Bishop highlights the environment in BBC Harvest Service

Assistant Curate Ben Rundell-Evans, the Bishop of Salisbury, BBC Producer Alexa Good, reader Judy Bridger and Associate Priest Jacqui Clark

That was Bishop Nicholas' message in his sermon broadcast by the BBC from Devizes on Sunday (29 September).

Read his sermon here

Harvest thanksgiving, with specially chosen seasonal music and hymns, rang out over the airwaves from St John’s Church, Devizes, on Sunday, 29th September, when the BBC Radio 4’s Sunday Worship was broadcast live.

The service provided a fitting culmination to Creationtide - the period in the annual church calendar dedicated to God as Creator and Sustainer of all life that is celebrated from September 1st to St Francis Day on October 4th.

At a time of heightened awareness about the harmful effects of human activity on the environment, the worship combined traditional harvest celebrations with the concerns of many about the pressures facing our natural world. This was highlighted in the first part of his sermon Bishop Nicholas said:

"This beautiful blue planet looks different to any other. Having an atmosphere and water makes an environment where life flourishes. It is very good.

"Life on earth is extraordinarily strong and it is also very fragile.

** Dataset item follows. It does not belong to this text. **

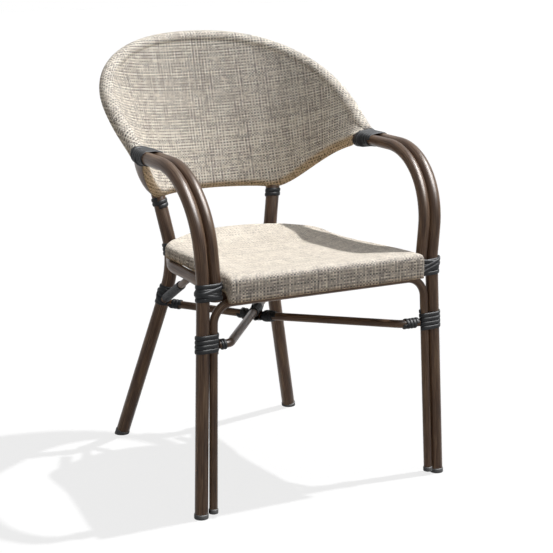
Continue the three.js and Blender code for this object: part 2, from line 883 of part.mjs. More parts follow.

"For the past two hundred and fifty years we have been burning fossil fuels that took millions of years to lay down in the ground. They have given us rapid development and brought enormous good, unevenly distributed around the world but producing astonishing economic prosperity and population growth.

"For all of my life, Harvest Thanksgivings have included thanks for the industrial harvests of processed foods in tins and packets. We once had a tractor in the church along with the fruit and vegetables. Coventry Cathedral had a car as part of the harvest thanksgiving of the West Midlands.

"There were prayers for the just distribution of what we grow in a world in which half of our economic wealth is owned by 1% of the population and two billion people live on less than $2 a day.

"Now our Harvest Thanksgivings have an environmental focus. As Greta Thunberg said last week, “The science has been clear for thirty years.”

He added:

“When God gave people dominion over the fish, animals and plants it can’t have been the sort of lordship that dominated, amused and selfishly exploited the earth.

“We were all made to serve and conserve the earth, he affirmed, whilst acknowledging that the scale of problem was overwhelming with some experiencing anxiety and depression about what was happening to the planet:

“Our ecosystems are interconnected and easily damaged – fires in the Amazon affect us all.”

Progress would be limited without changes of policy and production, but individuals could do their bit by ‘starting with our own actions, learning to live more lightly on the face of the earth. ‘Reduce, reuse, recycle’ was a helpful mantra, he suggested.

The service was led by Assistant Curate Revd Ben Rundell-Evans with contributions from members of the congregation and choir, including singing of an anthem ‘The Mystery of Christ’ written by St John’s Director of Music, Chris Totney.

The service also featured the new especially composed "Song for the Season of Creation".

As Bishop Nicholas told the congregation and the wider radio audience, the words of this poem by Malcolm Guite, composed by Ian Stephens in this new song remind us, as we give thanks for the Harvest, everything holds together, everything:

From stars that pierce the dark like living sparks,
To secret seeds that open every spring,
From spanning galaxies to spinning quarks,
Everything holds together and coheres,
Unfolding from the center whence it came.
And now that hidden heart of things appears,
The first-born of creation takes a name.